Macromolecules, Vol.34, No.19, 6790-6794, 2001
Observation of compositional heterogeneity in poly(styrene sulfonate) using frontal analysis continuous capillary electrophoresis
Sulfonated polystyrene is frequently studied as a model polyelectrolyte because of its narrow molecular weight distribution, corresponding to that of the precursor, anionically polymerized polystyrene. Frontal analysis continuous capillary electrophoresis (FACCE) was carried out for polystyrenesulfonate (PSS) samples from various commercial sources. Whereas some of the electropherograms appeared as abrupt and discontinuous, indicating a single uniform mobility, others were sigmoidal, corresponding to a distribution of mobilities. This distribution must reflect sample heterogeneity, possibly due in part to the molecular weight distribution (MWD) for the low-MW samples, but only attributable to chemical heterogeneity for the higher-MW samples.
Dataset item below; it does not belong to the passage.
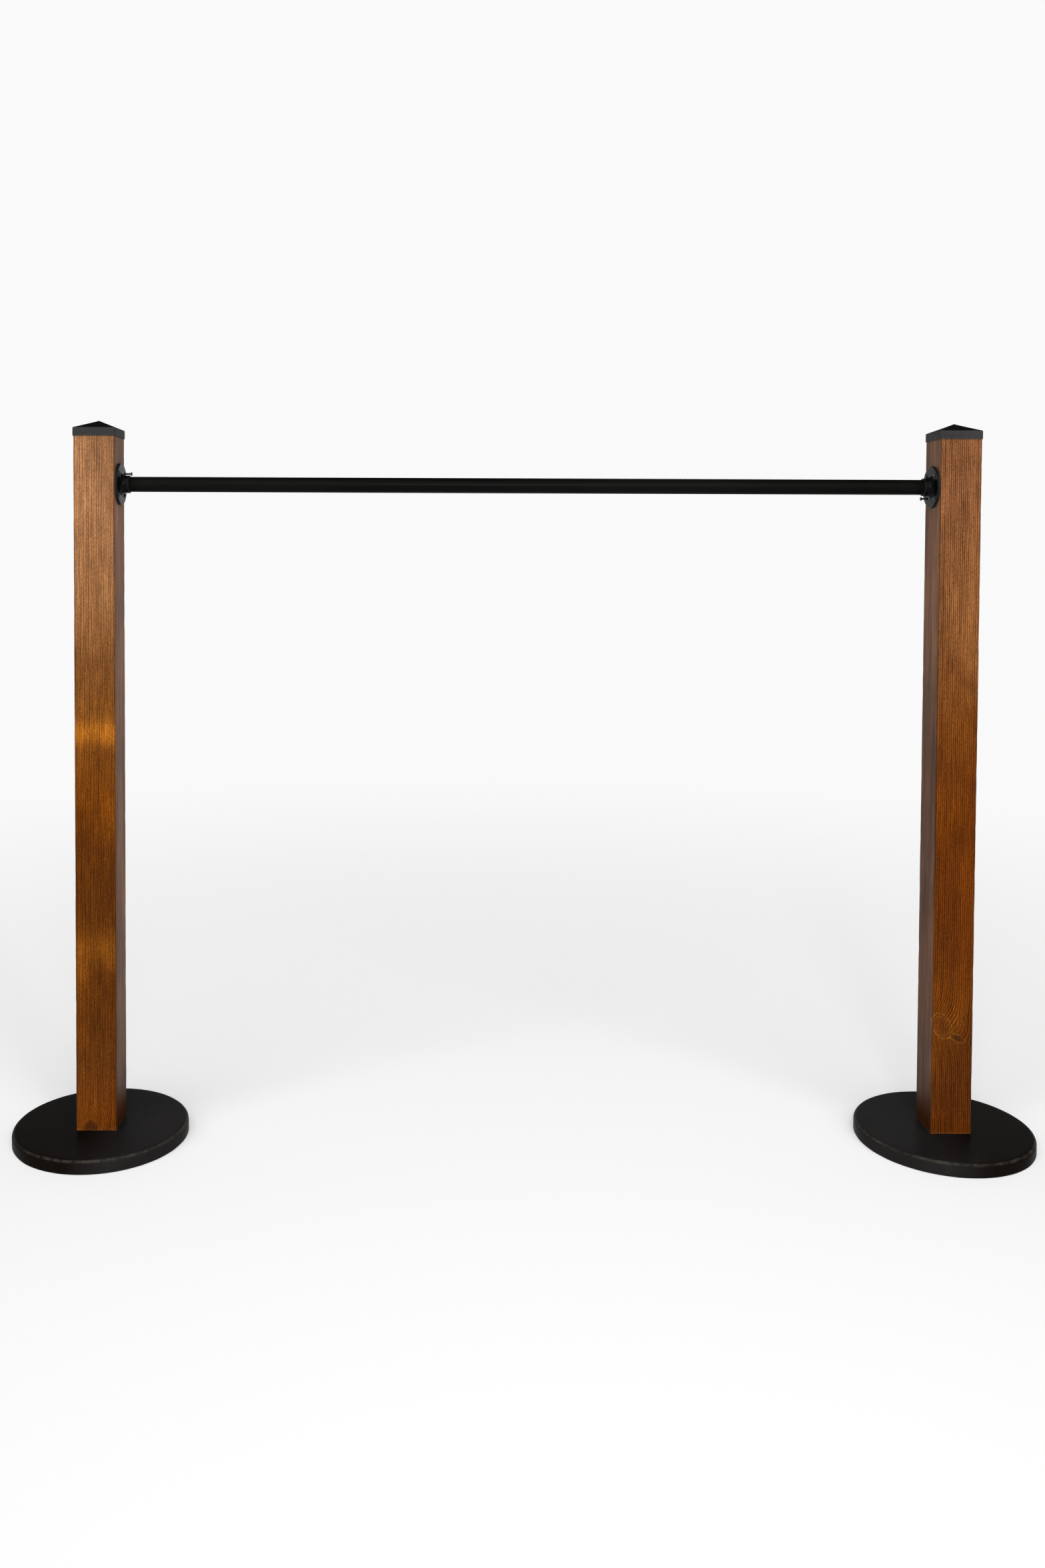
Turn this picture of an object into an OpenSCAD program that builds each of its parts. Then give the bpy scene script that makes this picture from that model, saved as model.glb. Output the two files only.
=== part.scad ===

Size-exclusion chromatography (SEC) was used to establish the possibility of some MWD contribution to the distribution of mobilities for the low-MW PSSs, but not for the high-MW ones. Because a high-MW sample with a broad MWD prepared by polymerization of styrenesulfonate did not show a mobility distribution, the only plausible explanation for those distributions is compositional heterogeneity, i.e., chain-to-chain variations in the degree of sulfonation.